Tuesday, September 1, 2009

E-Verify Deadline Approaches for Federal Contractors and Subs

So mandatory E-Verify use for federal contractors and sub-contractors begins next week (unless it is postponed again) on September 8, 2009. A contract awarded after that date can only be awarded to a contractor who agrees to use the E-Verify system on all new hires and on all existing employees who work on projects under the new contracts.

The concept of E-Verify is a good one in my opinion, but I suspect it will be subject to the same kind of bureaucratic nonsense as those terrorist watch lists we hear so much about. The ones where supposedly some innocent salesman from Iowa can't get on a plane without being interrogated and searched for bombs; then six hours later they figure out he's OK but they can't take him off the list and they can't tell him what it says -- so it keeps on happening every time he goes to another airport. Maybe that's just an urban legend...but it sounds pretty believable to me.

Here's a link to the press release that I found on ILW.com

http://www.ilw.com/immigdaily/news/2009,0902-EVerify.pdf

Here's an intersting quote from it:

"Since Oct. 1, 2008, more than 7.6 million employment verification queries have been run through the system and approximately 97 percent of all queries are now automatically confirmed as work-authorized within 24 hours or less."

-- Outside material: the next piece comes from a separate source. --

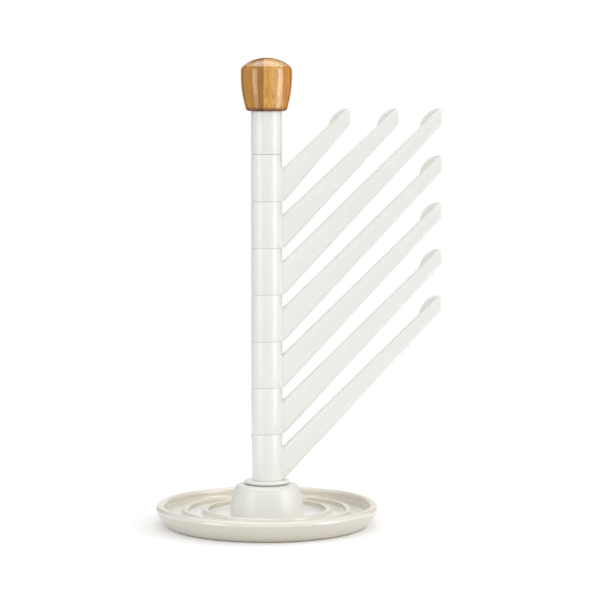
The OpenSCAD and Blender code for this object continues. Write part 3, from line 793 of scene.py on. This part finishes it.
grip = {"width": 2.6, "round": 0.5}
foot, top = levels("grip_ring")
gripIn, gripOut = gripMiddle - grip["width"] / 2, gripMiddle + grip["width"] / 2
piece = turned("gripRing", roundedOutline([
    (gripIn, foot, grip["round"]), (gripOut, foot, grip["round"]), (gripOut, top, 0),
    (gripIn, top, 0)]), 192)
dress(piece, silicone, "stand", "grip_ring")
print("tray and grip ring made")

# knob

knob = {"radius": 18.2, "footRadius": 15.1, "waist": 26.6, "bowShare": 40, "dome": 27,
        "shoulder": 4.4, "edge": 3, "hole": 5.85, "holeDepth": 15}
foot, top = levels("knob")
middle, domeZ = knob["radius"] - knob["shoulder"], top - knob["dome"]
spread = knob["dome"] - knob["shoulder"]
turn = math.degrees(math.acos(middle / spread))
shoulder = (middle, domeZ + spread * math.sin(math.radians(turn)))
outline = [(knob["hole"], foot)]
outline += arcPoints((knob["footRadius"] - knob["edge"], foot + knob["edge"]), knob["edge"],
                     -90, -8, 12)
outline += bowPoints((knob["footRadius"], foot + knob["edge"]),
                     (knob["radius"], foot + knob["waist"]), (top - foot) / knob["bowShare"], 20)
outline += arcPoints(shoulder, knob["shoulder"], 0, turn, 12)
outline += [p for p in arcPoints((0, domeZ), knob["dome"], turn, 90, 28) if p[0] < shoulder[0]]
outline[-1] = (0, top)
outline += [(0, foot + knob["holeDepth"]), (knob["hole"], foot + knob["holeDepth"])]
piece = turned("bambooKnob", outline, 160)
dress(piece, bamboo, "stand", "knob")
print("knob made")

# hardware that stays as the frame has it

glides = [f"glide_washer_{k}" for k in range(1, arm["count"] + 2)]
for names, material in ((["spindle", "clamp_washer", "clamp_nut"], zinc), (["knob_insert"], brass),
                        (glides, nylon)):
    for name in names:
        cadNodes[name].data.materials[0] = material
print("hardware dressed")

# studio; between the two radii in liftReach, the floor's glow goes up from one value in
# lift to the other

studio = {"world": 0.56, "floorShade": "#F2F2F2", "floorRadius": 420, "floorDrop": 0.1,
          "lift": (0.16, 1.0), "liftReach": (75, 240)}
white = (1, 1, 1, 1)

world = bpy.data.worlds.new("studioWorld")
bpy.context.scene.world = world
world.use_nodes = True
tree = world.node_tree
tree.nodes.clear()
paths = addNode(tree, "ShaderNodeLightPath")
seen = addNode(tree, "ShaderNodeMath", {"operation": "MAXIMUM"},
               {0: paths.outputs["Is Camera Ray"], 1: paths.outputs["Is Glossy Ray"]})
seenToo = addNode(tree, "ShaderNodeMath", {"operation": "MAXIMUM"},
                  {0: seen.outputs[0], 1: paths.outputs["Is Transmission Ray"]})
fill = addNode(tree, "ShaderNodeBackground", {"Color": white, "Strength": studio["world"]})
backdrop = addNode(tree, "ShaderNodeBackground", {"Color": white, "Strength": 1.0})
both = addNode(tree, "ShaderNodeMixShader", None,
               {0: seenToo.outputs[0], 1: fill.outputs[0], 2: backdrop.outputs[0]})
addNode(tree, "ShaderNodeOutputWorld", None, {"Surface": both.outputs[0]})

form = bmesh.new()
bmesh.ops.create_circle(form, cap_ends=True, segments=96, radius=studio["floorRadius"] * mm)
floor = formObject("studioFloor", form)
floor.location.z = -studio["floorDrop"] * mm
floor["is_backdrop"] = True

# the floor keeps the rack's shadow and melts into the white backdrop further out
floorMaterial = bpy.data.materials.new("paintedSweep")
floorMaterial.use_nodes = True
tree = floorMaterial.node_tree
tree.nodes.clear()
paths = addNode(tree, "ShaderNodeLightPath")
place = addNode(tree, "ShaderNodeTexCoord")
away = addNode(tree, "ShaderNodeVectorMath", {"operation": "LENGTH"}, {0: place.outputs["Object"]})
lift = addNode(tree, "ShaderNodeMapRange", {"interpolation_type": "SMOOTHSTEP",
               "From Min": studio["liftReach"][0] * mm, "From Max": studio["liftReach"][1] * mm,
               "To Min": studio["lift"][0], "To Max": studio["lift"][1]},
               {"Value": away.outputs["Value"]})
matt = addNode(tree, "ShaderNodeBsdfDiffuse", {"Color": linearColor(studio["floorShade"])})
glow = addNode(tree, "ShaderNodeEmission", {"Color": white}, {"Strength": lift.outputs["Result"]})
lifted = addNode(tree, "ShaderNodeAddShader", None, {0: matt.outputs[0], 1: glow.outputs[0]})
seen = addNode(tree, "ShaderNodeMath", {"operation": "MAXIMUM"},
               {0: paths.outputs["Is Camera Ray"], 1: paths.outputs["Is Glossy Ray"]})
choice = addNode(tree, "ShaderNodeMixShader", None,
                 {0: seen.outputs[0], 1: matt.outputs[0], 2: lifted.outputs[0]})
addNode(tree, "ShaderNodeOutputMaterial", None, {"Surface": choice.outputs[0]})
floor.data.materials.append(floorMaterial)

# place is azimuth from the camera's side towards +X, elevation and distance, size is width
# and height, both in metres, and power is in watts. The gleams only draw highlights; a lamp
# with its gloss off draws none.
lamps = {
    "softboxFront": {"place": (0, 22, 1.9), "size": (1.4, 0.6), "power": 5.3},
    "softboxRight": {"place": (58, 7, 1.3), "size": (0.3, 0.9), "power": 3.2},
    "softboxSide": {"place": (95, 20, 1.3), "size": (0.6, 1.0), "power": 3.6, "gloss": False},
    "softboxLeft": {"place": (-54, 7, 1.4), "size": (0.5, 0.9), "power": 3.3},
    "overhead": {"place": (0, 86, 1.4), "size": (1.0, 1.0), "power": 4.2},
    "backlight": {"place": (180, 28, 1.3), "size": (1.4, 0.5), "power": 3.0, "gloss": False},
    "gleamRight": {"place": (68, 0, 1.3), "size": (0.5, 1.6), "power": 12, "diffuse": False},
    "gleamLeft": {"place": (-54, 0, 1.3), "size": (0.55, 1.6), "power": 6, "diffuse": False},
    "gleamTop": {"place": (180, 80, 1.3), "size": (1.6, 1.2), "power": 16, "diffuse": False},
}
aim = Vector((30, 0, 160)) * mm


# where something stands that faces its target, and how it is turned
def facing(place, target):
    azimuth, elevation, distance = place
    a, e = math.radians(azimuth), math.radians(elevation)
    way = Vector((math.sin(a) * math.cos(e), -math.cos(a) * math.cos(e), math.sin(e)))
    return target + way * distance, way.to_track_quat("Z", "Y").to_euler()


for name, lamp in lamps.items():
    light = bpy.data.lights.new(name, "AREA")
    light.shape = "RECTANGLE"
    light.size, light.size_y = lamp["size"]
    light.energy = lamp["power"]
    holder = bpy.data.objects.new(name, light)
    holder.location, holder.rotation_euler = facing(lamp["place"], aim)
    holder.visible_camera = False
    holder.visible_diffuse = lamp.get("diffuse", True)
    holder.visible_glossy = lamp.get("gloss", True)
    bpy.context.scene.collection.objects.link(holder)

# black cards seen only in reflections, placed like the lamps: two behind the rack draw the
# column's edges, and a small one behind the knob keeps its dome from hazing over
flags = {
    "flagLeft": {"place": (-138, 6, 1.3), "size": (0.75, 1.7), "target": aim},
    "flagRight": {"place": (142, 6, 1.3), "size": (0.52, 1.7), "target": aim},
    "flagKnob": {"place": (180, 20, 0.12), "size": (0.08, 0.1),
                 "target": Vector((0, 0, 325)) * mm},
}
cardMaterial = newMaterial("blackCard", {"Base Color": linearColor("#101010"),
                                         "Roughness": 0.9})[0]
for name, flag in flags.items():
    form = bmesh.new()
    bmesh.ops.create_grid(form, x_segments=1, y_segments=1, size=0.5)
    bmesh.ops.scale(form, vec=(*flag["size"], 1), verts=form.verts)
    card = formObject(name, form)
    card.location, card.rotation_euler = facing(flag["place"], flag["target"])
    card.data.materials.append(cardMaterial)
    card.visible_camera = card.visible_diffuse = card.visible_shadow = False
    card.visible_transmission = False
    card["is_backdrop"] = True
print("studio lit")

low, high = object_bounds()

They give us a start date 10/01/2008, but then say that 97% of all queries are NOW automatically confirmed as work authorized within 24 hours or less. Notice they didn't say 97% of all queries since October 2008? What would the overall rate be? Who knows? What is the error rate for false positives and false negatives? I've heard horror stories but I really don't know -- my question is how hard is it going to be to fix if it comes up wrong and will you even know it?

Or will US citizens and legal residents just get denied jobs and never be told it was because (due to an error) they didn't come up as e-verified? I guess we will have to wait and see.